The handover was swift and painless. It was later explained that the reason for insisting on a face-to-face was so that I experienced something similar to customers who purchase a Pre in an O2 store, which is interesting in itself and mirrors the point of sale program that Palm and Sprint have designed for the US.

I setup a webOS profile, a registration process that undoubtedly enables Palm to own a large part of the customer relationship (a la Apple) and gives the user a place in the cloud to store their crucial data and settings, making life easier if they lose their Pre or upgrade to another webOS phone in the future (regardless of carrier). It’s a win-win proposition for both Palm and the customer, although where it leaves carrier O2 in the value chain, in the long term anyway, I’m not so sure. As phones get smarter, the pipes seemed destined to get dumber.

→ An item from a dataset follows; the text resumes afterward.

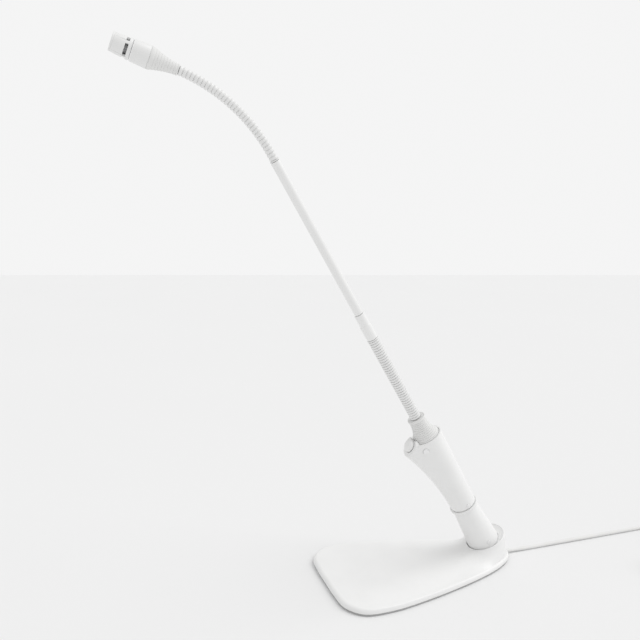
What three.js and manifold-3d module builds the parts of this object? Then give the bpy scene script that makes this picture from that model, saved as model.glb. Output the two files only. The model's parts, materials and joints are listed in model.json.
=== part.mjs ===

Next I was presented with a short interactive demo video that auto plays explaining crucial elements of the Pre’s UI, from basics like the multi-touch screen to the more subtle gesture area. All very nice, all very Palm. In fact the Pre’s setup and initial use felt so intuitive, the presence of an overlooking PR was a little awkward.

Finally, Greg suggested that I launch the contacts app and start entering in my Gmail and Facebook credentials so that Palm’s Synergy feature could start its work converging my various contacts into one unified and cloud-savvy address book. However, alert to the fact that the battery indicator was in the red – that’s how it was given to me – I declined and would get to that bit as soon as I was back home. Besides I didn’t want a dead battery otherwise I couldn’t continue playing with the Pre during my commute from Soho to north London (the Pre’s battery life is a potential sticking point based on most reviews).

And that was it. With a certain sense of satisfaction and excitement knowing that, finally, I have a Palm Pre, at least for the next ten days anyway, and after a brief conversation about the virtues of twitter (follow me @sohear) I bid farewell to the helpful PR and I was on my way…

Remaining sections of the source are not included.